▸ **SET TASK**
Write out each line beneath this one exactly as it reads.

▸ **DATA LINES**
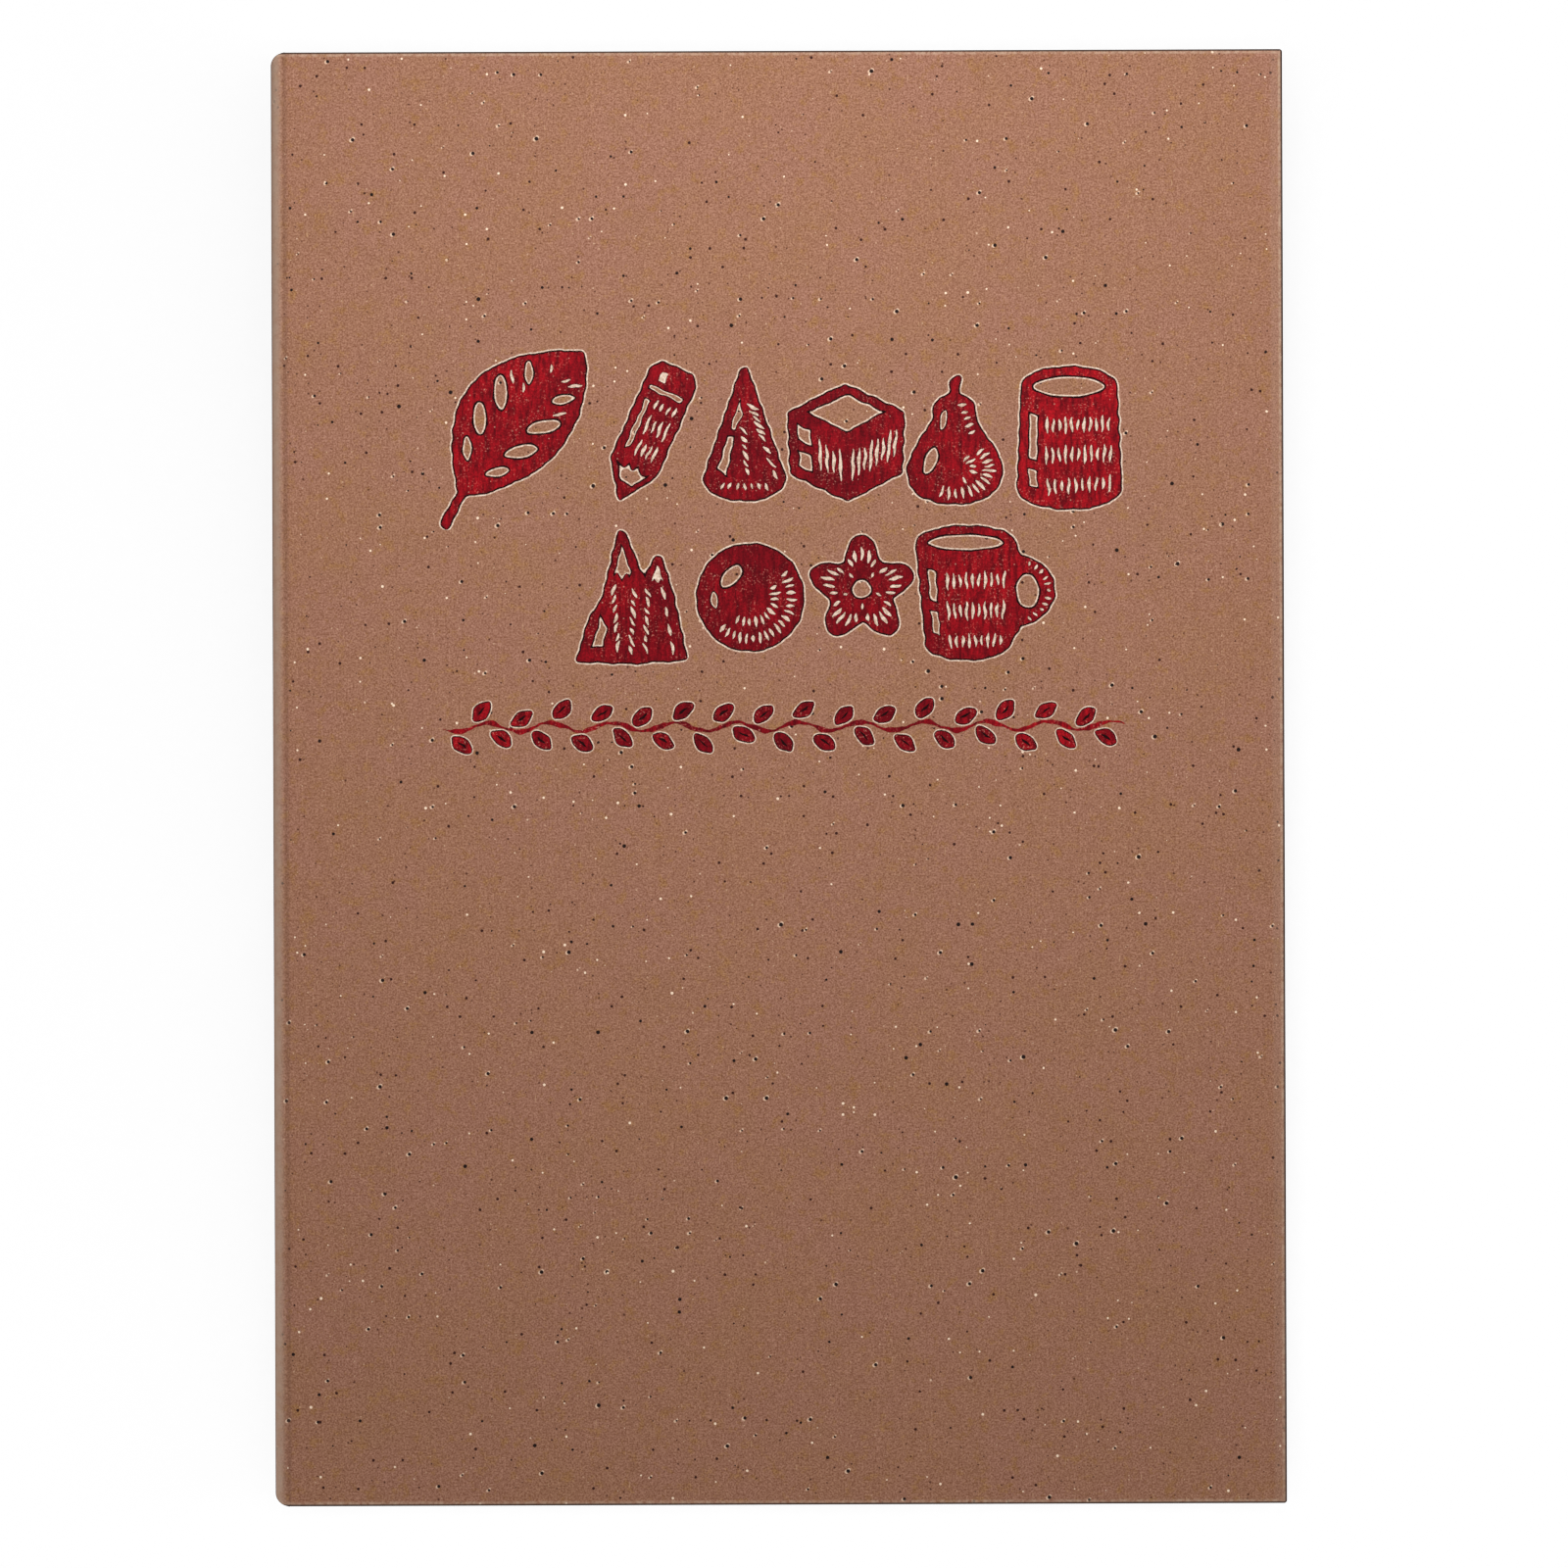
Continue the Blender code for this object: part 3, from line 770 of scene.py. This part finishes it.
def hatch(start, end, count, length, turn, fan=0, width=HATCH_MM):
    """A row of hatch strokes, each turned a little further."""
    strokes = []
    for index in range(count):
        t = index / (count - 1)
        stroke = length * (0.82 + 0.18 * sin(2.1 * index + 1))
        strokes.append(sliver(*between(start, end, t), stroke, width, turn + fan * t))
    return strokes


def round_hatch(centre, radius, start, end, count, length, squash=1.0, width=HATCH_MM):
    """Hatch strokes that fan round a centre."""
    strokes = []
    for index in range(count):
        angle = start + (end - start) * index / (count - 1)
        c, s = cos(radians(angle)), sin(radians(angle))
        stroke = length * (0.85 + 0.15 * sin(2.3 * index))
        strokes.append(sliver(centre[0] + radius * c, centre[1] + radius * squash * s, stroke, width, angle))
    return strokes


def encloses(loop, place):
    inside = False
    for (ax, ay), (bx, by) in runs(loop):
        if (ay > place[1]) != (by > place[1]) and place[0] < ax + (bx - ax) * (place[1] - ay) / (by - ay):
            inside = not inside
    return inside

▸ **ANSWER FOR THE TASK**
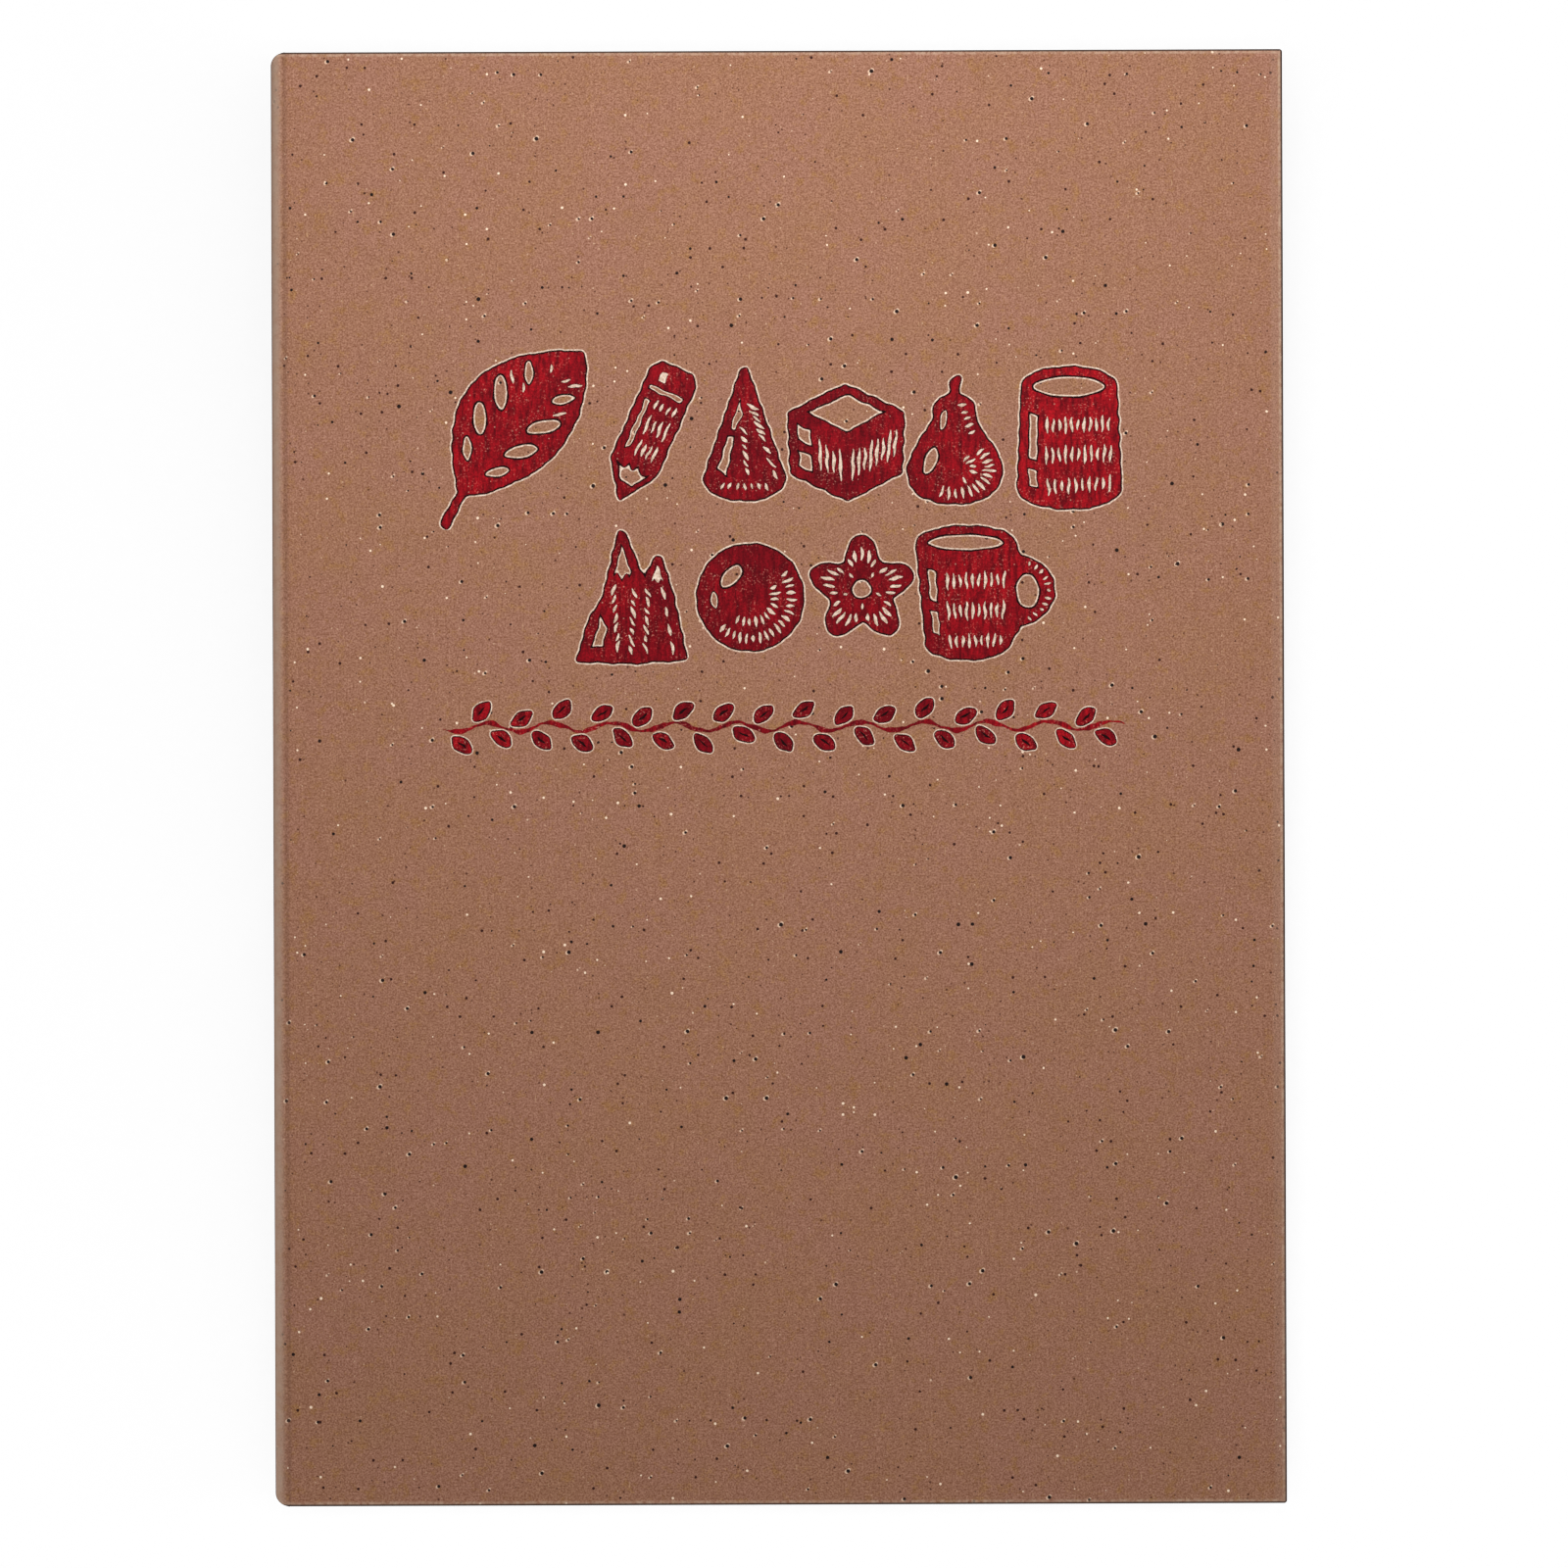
Continue the Blender code for this object: part 3, from line 770 of scene.py. This part finishes it.
def hatch(start, end, count, length, turn, fan=0, width=HATCH_MM):
    """A row of hatch strokes, each turned a little further."""
    strokes = []
    for index in range(count):
        t = index / (count - 1)
        stroke = length * (0.82 + 0.18 * sin(2.1 * index + 1))
        strokes.append(sliver(*between(start, end, t), stroke, width, turn + fan * t))
    return strokes


def round_hatch(centre, radius, start, end, count, length, squash=1.0, width=HATCH_MM):
    """Hatch strokes that fan round a centre."""
    strokes = []
    for index in range(count):
        angle = start + (end - start) * index / (count - 1)
        c, s = cos(radians(angle)), sin(radians(angle))
        stroke = length * (0.85 + 0.15 * sin(2.3 * index))
        strokes.append(sliver(centre[0] + radius * c, centre[1] + radius * squash * s, stroke, width, angle))
    return strokes


def encloses(loop, place):
    inside = False
    for (ax, ay), (bx, by) in runs(loop):
        if (ay > place[1]) != (by > place[1]) and place[0] < ax + (bx - ax) * (place[1] - ay) / (by - ay):
            inside = not inside
    return inside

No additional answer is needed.